Larsen’s not alone in his creativity with presents. Peyton Manning sent handwritten letters to retirees, making him the most prolific giver in NFL history. His brother, Eli, gave his Giants linemen custom jeans—anyone laughing at that might want to consider buying pants while 6'5" and 325 pounds. Carson Wentz bought his Eagles linemen customized cowboy boots. Jacoby Brissett, who politely declined an interview request, reportedly baked his O-line cookies while in college at NC State. Carson Palmer gifted custom hot tubs one year and crossbows in another. Larry Fitzgerald upgraded the wardrobe of every Cardinals coach with tailored suits. Saquon Barkley has said he gives his guys a spending limit and allows them to pick whatever gift they’d like.

“I thought it’d be funny to do something memorable,” Larsen says. “And, eight years later, it’s still a thing.
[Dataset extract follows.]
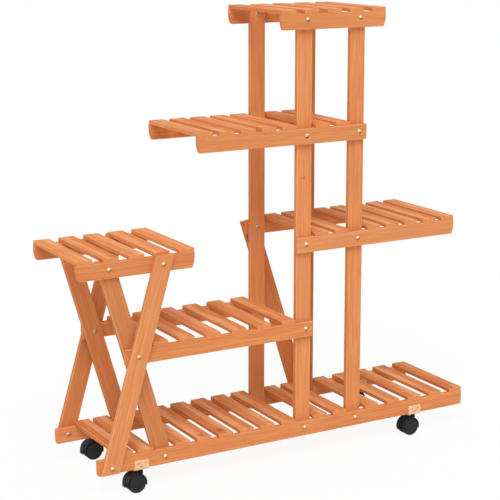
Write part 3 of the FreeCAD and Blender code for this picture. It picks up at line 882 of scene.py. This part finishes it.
@dataclass
class Casters:
    """The four twin wheel casters with their plates and screws."""

    places: Tuple[str, ...] = ("front_left", "front_right", "back_left", "back_right")
    hood_plastic: MouldedPlastic = MouldedPlastic("hood_black_plastic")
    wheel_plastic: MouldedPlastic = MouldedPlastic(
        "wheel_black_plastic", body=linear(32, 34, 33), scuffed=linear(50, 52, 51))
    plate_metal: PlatedMetal = PlatedMetal(
        "plate_yellow_zinc", linear(244, 201, 154), linear(228, 183, 134), metallic=0.3,
        roughness_low=0.44, roughness_high=0.62, cloud=120.0, scratch=500.0)
    screw_metal: PlatedMetal = PlatedMetal(
        "screw_yellow_zinc", linear(226, 182, 134), linear(188, 144, 100), metallic=0.35,
        roughness_low=0.38, roughness_high=0.56)
    pin_metal: PlatedMetal = PlatedMetal(
        "pin_steel", linear(190, 190, 190), linear(140, 140, 142), metallic=1.0,
        roughness_low=0.25, roughness_high=0.45)

    def build(self) -> None:
        """Dress the pieces of every caster."""
        low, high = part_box("caster_hood_back_left")
        fender = ((low.y + high.y) / 2, (high.y - low.y) / 2)
        finishes = {"caster_plate_": self.plate_metal.material(),
                    "caster_hood_": self.hood_plastic.material(fender=fender),
                    "caster_kingpin_": self.pin_metal.material()}
        finishes["caster_axle_"] = finishes["caster_kingpin_"]
        for place in self.places:
            for start, material in finishes.items():
                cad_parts[start + place].material_slots[0].material = material
            low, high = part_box("caster_wheel_outer_" + place)
            wheel = self.wheel_plastic.material("_" + place, (low + high) / 2)
            for start in ("caster_wheel_outer_", "caster_wheel_inner_"):
                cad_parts[start + place].material_slots[0].material = wheel
            LOG.info("caster %s dressed", place)
        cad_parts["caster_screws"].material_slots[0].material = self.screw_metal.material()
        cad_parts["caster_grip_rings"].material_slots[0].material = finishes["caster_kingpin_"]


@dataclass
class Studio:
    """Plain pale floor, soft even light and the camera of the photograph."""

    eye: Vector = field(default_factory=lambda: Vector((-1.476, -2.532, 1.0906)))
    heading: float = math.radians(29.885)
    tilt: float = math.radians(10.9)
    focal_pixels: float = 1458.0
    view_shift: float = -0.1
    floor_side: float = 160.0
    floor_tone: float = 1.0
    floor_glow: float = 0.92
    room_light: float = 0.54
    key_strength: float = 1.86
    key_spread: float = math.radians(38)
    key_from: Vector = field(default_factory=lambda: Vector((-0.55, -1.0, 1.4)))
    nearest: float = 0.05
    farthest: float = 400.0

    def build(self) -> None:
        """Make the floor, the light and the camera."""
        bpy.context.scene.view_settings.view_transform = "Standard"
        self.floor()
        self.room()
        self.lamp()
        self.camera()
        LOG.info("studio ready")

    def seen_directly(self, tree: bpy.types.NodeTree) -> Socket:
        """Socket that is 1 for rays of the camera, of gloss and of glass.

        Args:
            tree: The node tree that the nodes go into.

        Returns:
            The socket.
        """
        path = tree.nodes.new("ShaderNodeLightPath")
        first = tree.nodes.new("ShaderNodeMath")
        first.operation = "MAXIMUM"
        tree.links.new(path.outputs["Is Camera Ray"], first.inputs[0])
        tree.links.new(path.outputs["Is Glossy Ray"], first.inputs[1])
        second = tree.nodes.new("ShaderNodeMath")
        second.operation = "MAXIMUM"
        tree.links.new(first.outputs[0], second.inputs[0])
        tree.links.new(path.outputs["Is Transmission Ray"], second.inputs[1])
        return second.outputs[0]

    def floor(self) -> None:
        """Make the pale floor, which still shows the stand's shadow."""
        bpy.ops.mesh.primitive_plane_add(size=self.floor_side, location=(0, 0, 0))
        ground = bpy.context.object
        ground.name = "floor"
        material = bpy.data.materials.new("floor_white")
        material.use_nodes = True
        tree = material.node_tree
        tree.nodes.clear()
        output = tree.nodes.new("ShaderNodeOutputMaterial")
        matt = tree.nodes.new("ShaderNodeBsdfDiffuse")
        matt.inputs["Color"].default_value = (self.floor_tone,) * 3 + (1.0,)
        glow = tree.nodes.new("ShaderNodeEmission")
        glow.inputs["Strength"].default_value = 1.0
        part = tree.nodes.new("ShaderNodeMath")
        part.operation = "MULTIPLY"
        part.inputs[1].default_value = self.floor_glow
        tree.links.new(self.seen_directly(tree), part.inputs[0])
        both = tree.nodes.new("ShaderNodeMixShader")
        tree.links.new(part.outputs[0], both.inputs[0])
        tree.links.new(matt.outputs[0], both.inputs[1])
        tree.links.new(glow.outputs[0], both.inputs[2])
        tree.links.new(both.outputs[0], output.inputs["Surface"])
        ground.data.materials.append(material)

    def room(self) -> None:
        """Light the stand evenly from all round, in front of plain white."""
        world = bpy.data.worlds.new("studio")
        world.use_nodes = True
        bpy.context.scene.world = world
        tree = world.node_tree
        tree.nodes.clear()
        output = tree.nodes.new("ShaderNodeOutputWorld")
        soft = tree.nodes.new("ShaderNodeBackground")
        soft.inputs["Strength"].default_value = self.room_light
        white = tree.nodes.new("ShaderNodeBackground")
        for background in (soft, white):
            background.inputs["Color"].default_value = (1.0, 1.0, 1.0, 1.0)
        both = tree.nodes.new("ShaderNodeMixShader")
        tree.links.new(self.seen_directly(tree), both.inputs[0])
        tree.links.new(soft.outputs[0], both.inputs[1])
        tree.links.new(white.outputs[0], both.inputs[2])
        tree.links.new(both.outputs[0], output.inputs["Surface"])

    def lamp(self) -> None:
        """Add the broad key light from the upper left."""
        data = bpy.data.lights.new("key", "SUN")
        data.energy = self.key_strength
        data.angle = self.key_spread
        lamp = bpy.data.objects.new("key", data)
        lamp.rotation_euler = self.key_from.to_track_quat("Z", "Y").to_euler()
        bpy.context.scene.collection.objects.link(lamp)

    def camera(self) -> None:
        """Set up the camera where the photograph was taken from."""
        data = bpy.data.cameras.new("view")
        data.sensor_width = SENSOR_WIDTH
        data.lens = self.focal_pixels / IMAGE_SIDE * SENSOR_WIDTH
        data.shift_y = self.view_shift
        data.clip_start = self.nearest
        data.clip_end = self.farthest
        camera = bpy.data.objects.new("view", data)
        camera.location = self.eye
        camera.rotation_euler = (math.pi / 2 - self.tilt, 0.0, -self.heading)
        bpy.context.scene.collection.objects.link(camera)
        bpy.context.scene.camera = camera


def main() -> None:
    """Dress the stand, set up the studio and report each piece."""
    logging.basicConfig(level=logging.INFO, format="%(message)s")
    for selected in list(bpy.context.selected_objects):
        selected.select_set(False)
    Studio().build()
    Timber().build()
    Hardware().build()
    Casters().build()


if __name__ == "__main__":
    main()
So that’s pretty awesome.”


Von Miller on the sideline in uniform for the Broncos.
Von Miller’s gift-giving exploits extended beyond his own team as a player with the Broncos. | Isaiah J. Downing-Imagn Images

Von Miller ranks among the greatest, most creative sack specialists ever to chase a quarterback. That sentiment applies to his holiday gift giving, too. In 2016, Miller presented wine bottles not only to every member of his Broncos team but also to every player in the AFC West. The division was stacked that season—collective record: 38–26—and Miller wanted to note their shared, not-always-friendly experience through 500-plus wine bottles. Each gift was delivered with a note: “It is an honor and a privilege to take the field and compete with you twice a year.” He then had palettes delivered to players he knew in each locker room for distribution purposes, making this gift a team-beyond-your-team effort.

Now in Washington, Miller had long ago forgotten about those bottles. But one new teammate, Commanders guard Nick Allegretti, had played in Kansas City then. He reminded Miller of that year someone had gifted an entire division. “Those [are] some of the most rewarding, dopest moments,” Miller tells SI. “I’m not taking notes. I’m not keeping track. I’m not keeping score. It’s just … kindness.”

Miller must also confess. NFL gift giving, while altruistic in nature and more thoughtful than often credited, isn’t simply for those O-line “receivers.” The act of giving is also for him. “When it comes to my teammates, I do care,” Miller says. “I care what they think about me. I care about what they say about me when I’m not in the room. I care about how they feel, with me, on the football field.”

Perhaps that additional purpose, tied to self but also to team, culls the creativity that’s all over the modern landscape. In 2015, Miller hooked up each Bronco with whiskey and expensive underwear because, he noted then, that specific brand of undies “increases blood flow in The Area.” He gave out expensive dual-temperature mattresses one year and expensive dual-temperature mattress toppers known as Chilipads in another.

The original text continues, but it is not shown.